Bioinspired, compositionally graded cellulose-based dielectrics with Schottky-engineered interfaces for high-performance and sustainable energy storage

Abstract

Inspired by the hierarchical structure of the feathers of black swans at the Shaanxi University of Science and Technology (SUST), we developed compositionally graded cellulose-based composite films incorporating BCZT ceramic fillers with varying compositions into a cellulose/P(VDF–HFP) blend film (C8/PH2) for high-performance and sustainable dielectric capacitors. Three configurations—single-layer, down-graded trilayer (C8/PH2-BCZT-dg), and up-graded trilayer (C8/PH2-BCZT-ug)—were fabricated and systematically evaluated. The C8/PH2-BCZT-dg film achieved the highest recoverable energy storage density (W_rec = 38.73 J cm⁻³) and efficiency (η = 79.39%), attributed to the stable Schottky emission conduction across its interfaces, as revealed by current–voltage fitting and band-diagram analysis. In contrast, the C8/PH2-BCZT-ug film structure exhibited a conduction-mechanism transition to Ohmic contact, leading to reduced breakdown strength. Finite element simulations confirmed the experimental breakdown trends and highlighted the role of internal potential distribution.
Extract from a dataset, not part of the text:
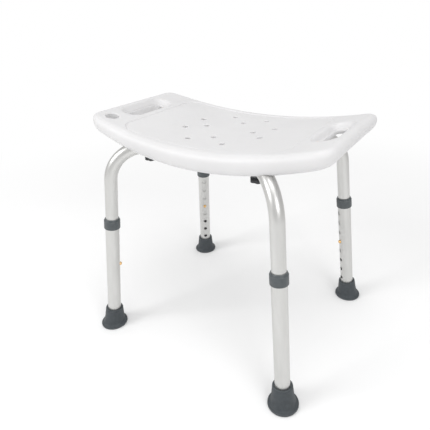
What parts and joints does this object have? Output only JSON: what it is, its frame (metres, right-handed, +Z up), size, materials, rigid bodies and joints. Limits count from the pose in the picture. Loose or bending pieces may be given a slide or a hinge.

The C8/PH2-BCZT-dg film also demonstrated excellent frequency stability (10 Hz–10 kHz), cycling durability (10⁶ cycles), and high-power performance, with rapid energy release (t_0.9 = 41.97 ns) and a discharge energy density of 21.07 J cm⁻³ at 5.0 MV cm⁻¹. Furthermore, combustion testing revealed the superior fire resistance of the film, underscoring its safety for long-term operations. These results establish hydrogen-bond-engineered, compositionally graded cellulose composites as promising eco-friendly alternatives to petroleum-based dielectric materials for advanced energy-storage applications.